At issue in the lawsuit is whether the Federal Aviation Administration Authorization Act of 1994 (FAAAA) pre-empt California’s ABC test. The FAAAA preempts state laws “related to a price, route, or service of any motor carrier…with respect to the transportation of property.” The defendants contend that because the ABC test makes it impossible for a motor carrier to contract with an owner-operator as an independent contractor, the ABC test is preempted by the FAAAA.
However, the state countered that the ABC test is not preempted because it is a generally applicable employment law that does not prohibit the use of independent contractors, and therefore does not have an impermissible effect on prices, routes, or services.

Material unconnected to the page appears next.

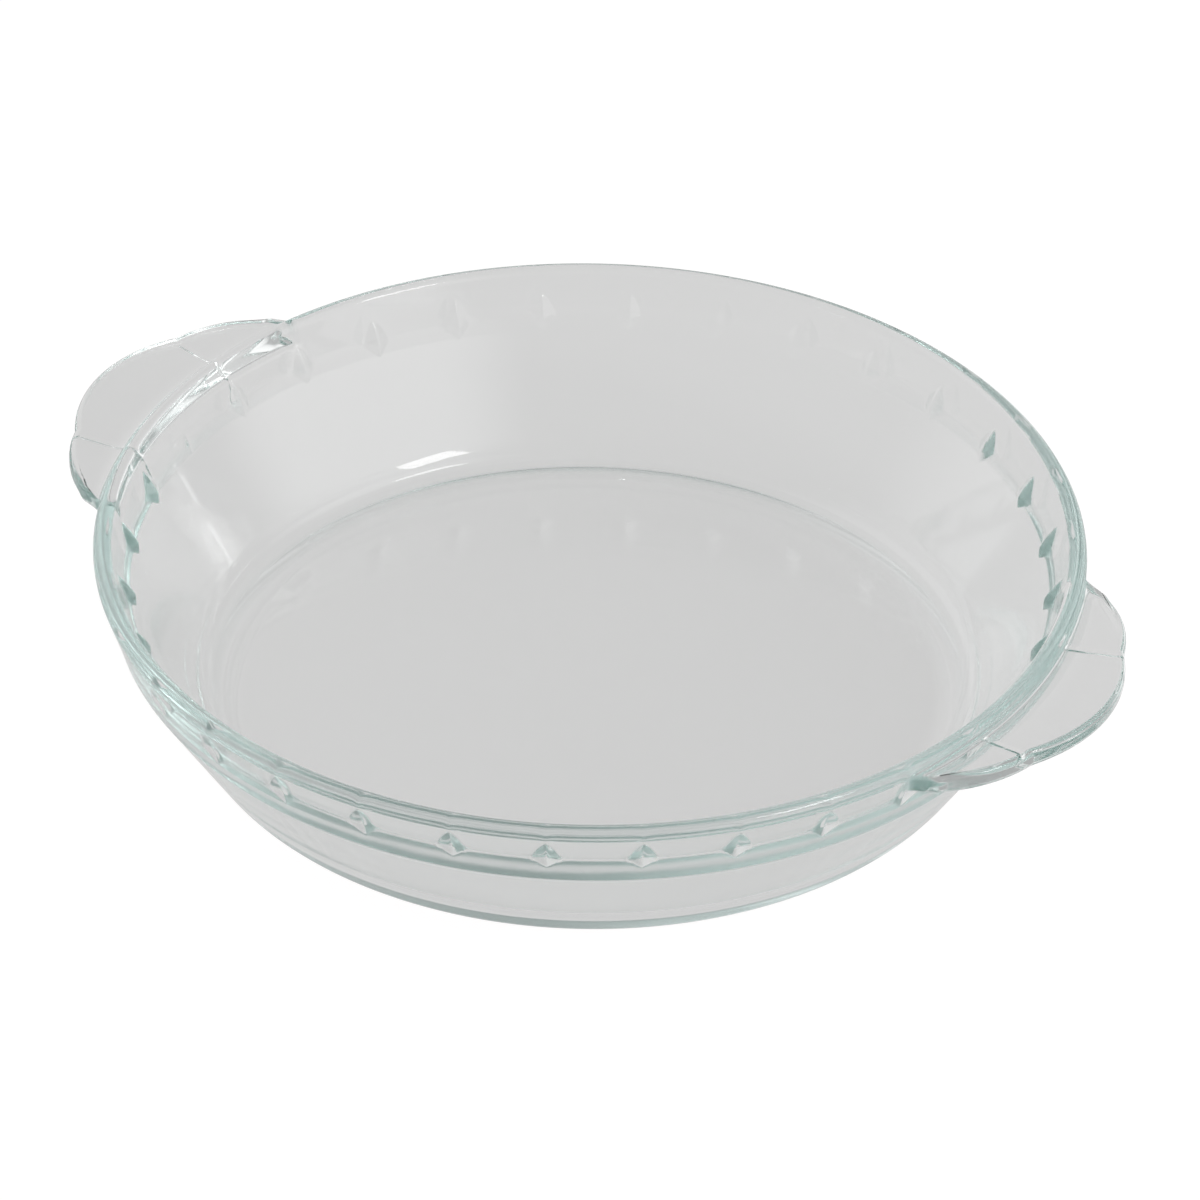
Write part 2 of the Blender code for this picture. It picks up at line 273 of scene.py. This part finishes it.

The appeals court agreed with the state and ruled against NFI, saying the state’s Supreme Court had ruled in Harris v. Pac Anchor Transportation that the FAAAA does not preempt generally applicable worker-classification laws that do not prohibit the use of independent contractors.
The appellate court ruled that “the ABC test is not preempted because it is a generally applicable employment law that does not prohibit the use of independent contractors, and therefore does not have an impermissible effect on prices, routes, or services.”
The appeals court in its decision noted that “the defendants offered no evidence, and the trial court made no factual findings, concerning the impact, if any, of application of the ABC test on motor carriers’ prices, routes, and services.”
In the Pac Anchor case cited by the court, the defendants argued that the state’s unemployment compensation law claim would “significantly affect motor carrier prices, routes, and services because its application will prevent their using independent contractors, potentially affecting their prices and services,” saying that being forced to reclassify their drivers as employees would drive up their cost of doing business and thereby affect market forces.
However, in Pac Anchor, the court ruled that “UCL action that is based on an alleged general violation of labor and employment laws does not implicate [Congress’s] concerns” about “regulation of motor carriers with respect to the transportation of property[.]” It added that while “Congress passed the FAAAA in order to end a patchwork of state regulations[,] . . . nothing in the congressional record establishes that Congress intended to preempt states’ ability to tax motor carriers, to enforce labor and wage standards, or to exempt motor carriers from generally applicable insurance laws.”
In the NFI case, the appeals court ruled that “like the labor laws examined in [the Pac Anchor] case, the ABC test is a law of general application” and that “independent owner-operator truck drivers, as defendants currently use them, may be incorrectly classified, does not mean the ABC test prohibits motor carriers from using independent contractors. The ABC test, therefore, is not the type of law Congress intended to preempt.”
The Business-to-Business Exemption
“The court specifically cited the availability of the business-to-business exemption contained within AB5 in support of the concept that the use of ICs is not prohibited by the law,” the Scopelitis attorneys said.
Under that exemption, the court said, “the ABC test does not apply to a business-to-business contracting relationship, including contracts between licensed motor carriers and independent owner-operators who may operate as sole proprietorships, LLCs, or other business entities, if the hiring entity demonstrates a list of criteria is satisfied.”
In trucking, however, the list of criteria that must be satisfied is daunting.
To potentially meet this exemption, the independent contractor would have to have a business entity (such as an LLC, a corporation, etc.) that is registered by the state. The business must have a separate business location and be “customarily engaged in an independently established business as the area of work performed,” advertise those services to the public, provide its own equipment, be able to negotiate its own rates and set its own hours, and has to enter into contracts with other businesses performing the same work.
“That’s a series of fairly stringent factors,” said Shannon Cohen, a Scopelitis partner, in a 2019 webinar following the passage of AB5. “We do feel the model can be used to create a viable, workable model, but there are going to be a few factors you need to pay attention to,” such as the requirement to enter into actual contracts with other businesses – not just having the right to enter into such contracts as has previously been one of the factors often used to determine the independent contractor relationship.